Interest rates on home loans tumbled over the past week, and they are likely to remain there over the next week. A report on monthly closings had loans to veterans with the lowest rates.
Single-family loans that were closed during July had an average 30-year note rate of 4.91 percent, according to the Ellie Mae Origination Insight Report | July 2018.
Long-term mortgage rates moved up from the previous month by one basis point. The increase was far more significant versus the same month in 2017, when the average was 4.25 percent.

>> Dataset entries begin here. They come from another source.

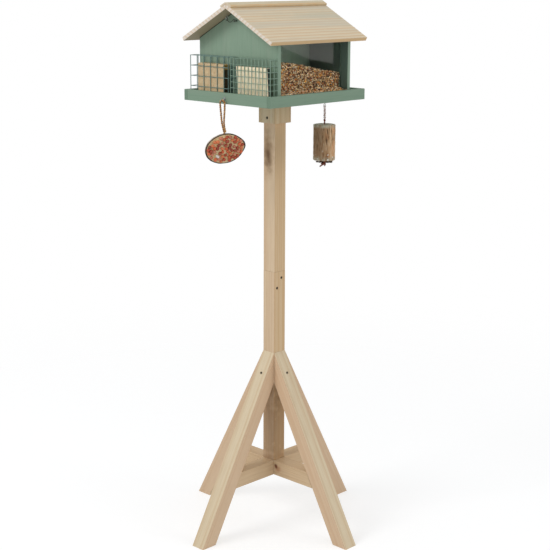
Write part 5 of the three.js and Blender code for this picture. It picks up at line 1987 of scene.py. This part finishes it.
@dataclass
class Stand:
    """The legs, the cross brace, the post and its collar, in bare pine."""

    nodes: dict[str, Piece]
    easing: float = 0.9 * MM
    cheek: Colour = tint(218, 180, 148)
    # How far the painted shade round each leg's screw reaches.
    hole_shade_reach: float = 6.2 * MM

    def dress(self) -> None:
        """Gives each stick its grain, its knots, its painted shade and eased edges."""
        post_knots = [
            KnotOrShade((-0.020, 0.004, 1.012), (0.010, 0.026, 0.082), tint(150, 116, 80), 0.8, 0.1),
            KnotOrShade((-0.020, 0.004, 1.0035), (0.012, 0.017, 0.046), tint(100, 74, 48), 0.9, 0.05),
        ]
        brace_knots = [
            KnotOrShade((-0.0200, -0.0350, 0.1560), (0.006, 0.016, 0.011), tint(176, 120, 86), 0.6, 0.2),
            KnotOrShade((-0.0200, -0.0275, 0.1625), (0.007, 0.0078, 0.0085), tint(112, 66, 44), 0.95, 0.5),
        ]
        # Painted shade on the lower post where it stands between the legs.
        painted_shade_between_legs = KnotOrShade((0.0, 0.0, 0.26), (0.08, 0.08, 0.19), tint(150, 114, 78), 0.58, 0.4)
        post_tones = both_ways((1, 0, 0), tint(222, 192, 166), 0.35)
        post_tones += both_ways((0, 1, 0), tint(214, 174, 126), 0.4)
        cheeks_x = both_ways((1, 0, 0), self.cheek, 0.5)
        cheeks_y = both_ways((0, 1, 0), self.cheek, 0.5)
        sticks: list[Board] = [
            ("leg_left", PINE, Grain.LEG_LEFT, (-0.1186, 0.004, 0.2476), [*cheeks_y, self.hole_shade("left")]),
            ("leg_front", PINE, Grain.LEG_FRONT, (-0.003, -0.1186, 0.2476), [*cheeks_x, self.hole_shade("front")]),
            ("leg_right", PINE, Grain.LEG_RIGHT, (0.1186, -0.005, 0.2476), [*cheeks_y, self.hole_shade("right")]),
            ("leg_back", PINE, Grain.LEG_BACK, (0.004, 0.1186, 0.2476), [*cheeks_x, self.hole_shade("back")]),
            ("brace_bar_side", BRACE_PINE, Grain.ALONG_X, (0.0, 0.04, 0.11), []),
            ("brace_bar_front", BRACE_PINE, Grain.ALONG_Y, (0.045, 0.0, 0.12), brace_knots),
            ("lower_post", POST_PINE, Grain.UPRIGHT, (0.034, 0.062, 0.4), [*post_tones, painted_shade_between_legs]),
            ("upper_post", POST_PINE, Grain.UPRIGHT, (0.052, -0.008, 0.9), [*post_tones, *post_knots]),
            ("collar_front", POST_PINE, Grain.UPRIGHT, (0.01, 0.045, 1.1), []),
            ("collar_back", POST_PINE, Grain.UPRIGHT, (0.0, -0.03, 1.1), []),
            ("collar_left", PINE, Grain.UPRIGHT, (0.04, 0.01, 1.1), []),
            ("collar_right", PINE, Grain.UPRIGHT, (-0.04, 0.0, 1.1), []),
        ]
        dress_boards(self.nodes, sticks, self.easing)

    def hole_shade(self, side: str) -> KnotOrShade:
        """Works out the painted shade round a leg's screw, which stands for the shade in its countersunk
        hole.

        Args:
            side: The leg's side.

        Returns:
            The painted shade, as a knot.
        """
        low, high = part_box(f"leg_screw_{side}")
        middle = (low + high) / 2
        out = Vector((middle.x, middle.y, 0)).normalized()
        head = middle + out * (high - low).dot(Vector((abs(out.x), abs(out.y), 0))) / 2
        return KnotOrShade(tuple(head), (self.hole_shade_reach,) * 3, tint(66, 50, 34), 0.9, 0.55)


@dataclass
class House:
    """The sage green tray and house, their clear panes and the pine roof."""

    nodes: dict[str, Piece]
    easing: float = 0.7 * MM

    def dress(self) -> None:
        """Dresses the boards, the panes and the roof, with painted shade in the gap under the roof, on the
        gables' inner faces and under the roof panels.
        """
        # Painted shadow along the gables' sloping edges, in the gap under the roof.
        roof_gap_shadow = RoofGapShadow(1.3814, 0.538, 3 * MM, tint(38, 42, 34))
        # Painted shade on the gables' inner faces, inside the house.
        inner_gable_shade = tint(84, 104, 94)
        left_marks, right_marks = ([roof_gap_shadow, FaceTint((inward, 0, 0), inner_gable_shade, 0.8)] for inward in (1, -1))
        boards: list[Board] = [
            ("tray_floor", SHADED_RIM_STAIN, Grain.ALONG_X, (0, 0.02, 1.09), []),
            ("rim_front", SHADED_RIM_STAIN, Grain.ALONG_X, (0, -0.11, 1.20), []),
            ("rim_back", SHADED_RIM_STAIN, Grain.ALONG_X, (0, 0.12, 1.21), []),
            ("rim_left", SHADED_RIM_STAIN, Grain.ALONG_Y, (-0.13, 0, 1.19), []),
            ("rim_right", SHADED_RIM_STAIN, Grain.ALONG_Y, (0.12, 0, 1.20), []),
            ("gable_left", SAGE_STAIN, Grain.UPRIGHT, (-0.09, 0.03, 1.2), left_marks),
            ("gable_right", SAGE_STAIN, Grain.UPRIGHT, (0.08, -0.02, 1.2), right_marks),
            ("divider", SAGE_STAIN, Grain.UPRIGHT, (0.02, 0.06, 1.2), []),
        ]
        dress_boards(self.nodes, [*boards, *self.roof_boards()], self.easing)
        for name in ("pane_front", "pane_back"):
            dress(self.nodes[name], ACRYLIC.material(name))
            self.nodes[name].visible_shadow = False

    def roof_boards(self) -> list[Board]:
        """Lists the roof's boards with their streaks, the painted shade on their undersides and the ridge
        cap's warm edge.

        Returns:
            The two panels and the cap, as dress_boards takes them.
        """
        band = KnotOrShade((0.12, -0.055, 1.362), (0.26, 0.03, 0.05), tint(196, 190, 166), 0.55, 0.1)
        warm = KnotOrShade((0.0, -0.0165, 1.388), (0.6, 0.0045, 0.012), tint(212, 168, 112), 0.7, 0.3)
        eaves = [FaceTint((0, 0.88 * way, -0.47), tint(208, 172, 124), 0.75) for way in (-1, 1)]
        # Painted shade on the undersides of the roof panels.
        shade_under_front, shade_under_back = (
            FaceTint((0, 0.47 * way, -0.88), tint(158, 148, 124), 0.85) for way in (1, -1)
        )
        return [
            ("roof_panel_front", ROOF_PINE, Grain.ALONG_X, (0.0, -0.235, 1.16), [band, *eaves, shade_under_front]),
            ("roof_panel_back", ROOF_PINE, Grain.ALONG_X, (0.0, 0.22, 1.15), [*eaves, shade_under_back]),
            ("ridge_cap", CAP_PINE, Grain.ALONG_X, (0.0, 0.01, 1.35), [warm]),
        ]


@dataclass
class Wirework:
    """The hooks, eyes and suet cages."""

    nodes: dict[str, Piece]
    bright: tuple[str, ...] = ("roof_eye_left", "roof_eye_right", "log_eye")
    hooks: tuple[str, ...] = ("latch_hook_left", "latch_hook_right", "gable_eye_left", "gable_eye_right")

    def dress(self) -> None:
        """Dresses each wire piece."""
        wires = (
            (self.bright, BRIGHT_WIRE.material("bright_wire")),
            (("rim_hook",), RIM_HOOK_WIRE.material("rim_hook_wire")),
            (self.hooks, HOOK_WIRE.material("hook_wire")),
        )
        for names, finish in wires:
            for name in names:
                dress(self.nodes[name], finish)
                round_wire(self.nodes[name])
        for name, coating in (("cage_coarse", COARSE_WIRE), ("cage_fine", FINE_WIRE)):
            dress(self.nodes[name], coating.material(name))


def main() -> None:
    """Builds the bird table's looks, from the cords to the last screw, and then the studio."""
    logging.basicConfig(level=logging.INFO, format="%(name)s: %(message)s")
    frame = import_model()
    nodes = frame["nodes"]
    CoconutFeeder().build()
    LogFeeder().build()
    SeedFill("front", -1, 11).build()
    SeedFill("back", 1, 12).build()
    SuetCake("thick", "suet_tan", TAN_SUET, TAN_END_SHADE, MUSTARD_END_TOP_LIGHT, 0.0).build()
    SuetCake("thin", "suet_cream", CREAM_SUET, DARK_END_SHADE, DARK_END_SHADE, 6 * MM).build()
    Screws().build()
    Stand(nodes).dress()
    House(nodes).dress()
    Wirework(nodes).dress()
    Studio().build()
    LOG.info("the bird table is dressed")


if __name__ == "__main__":
    main()
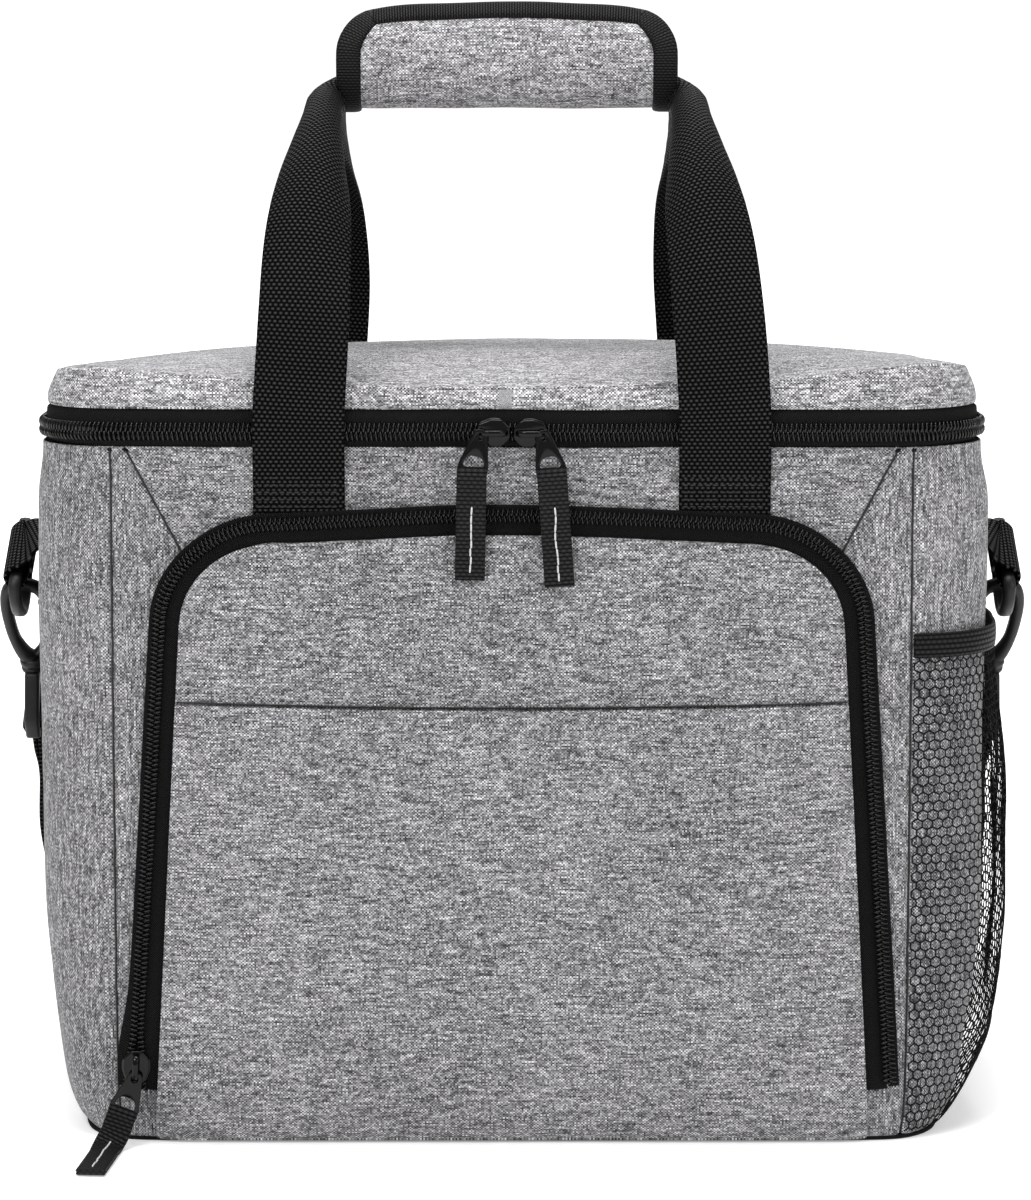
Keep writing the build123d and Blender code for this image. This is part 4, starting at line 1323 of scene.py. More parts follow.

At 4.75 percent, interest rates on loans guaranteed by the Department of Veterans Affairs were the lowest last month. On conventional mortgages, the average was 4.93 percent, while it was 4.95 percent on loans insured by the Federal Housing Administration.
Freddie Mac reported in its Primary Mortgage Market Survey for the week ended Aug. 16 that 30-year fixed rates averaged 4.53 percent. The 30 year tumbled 6 BPS from the last report but has increased 64 BPS over the past year.
Rates are likely to remain near their current level in Freddie’s survey next week, according to an analysis of Treasury Market data by Mortgage Daily.
More than two-thirds of panelists surveyed by Bankrate.com for the week Aug. 15 to Aug. 21 agreed with Mortgage Daily’s forecast and predicted rates won’t move over the next week. An increase of at least 3 BPS was expected by 22 percent, and just 11 percent projected a decline.
In the U.S. Mortgage Market Index report from Mortgage Daily and OpenClose for the week ended Aug. 10, jumbo rates were 13 BPS higher than conforming rates. The spread thinned from 15 BPS the prior week.
A 4-basis-point decline from the week ended Aug. 9 left 15-year fixed rates in Freddie’s survey at 4.01 percent. Fifteen-year rates were 52 BPS better than their 30-year counterparts. The spread thinned from 54 BPS in last week’s report.
Freddie reported that five-year, Treasury-indexed, hybrid adjustable-rate mortgages averaged 3.87 percent, a decline of 3 BPS.
The yield on the one-year Treasury note, which determines rate changes on hybrid ARMs, closed at 2.45 percent Thursday, Treasury Department data indicate. The one-year yield inched up a basis point from seven days earlier.
At 2.51 percent as of Wednesday, the six-month London Interbank Offered Rate was off a basis point from the preceding Wednesday, Bankrate.com reported.
The Secured Overnight Financing Rate, which will eventually replace LIBOR, was reported by the Federal Reserve Bank of New York at 1.98 percent yesterday, soaring 10 BPS from
from the prior Wednesday.
ARM share in the most-recent Mortgage Market Index report was 16.2 percent, thinning from 17.4 percent in the preceding seven-day period.
Ellie’s data indicate that ARM share was 6.6 percent in July, thinning from 6.9 percent in June but widening from 5.7 percent in July 2017.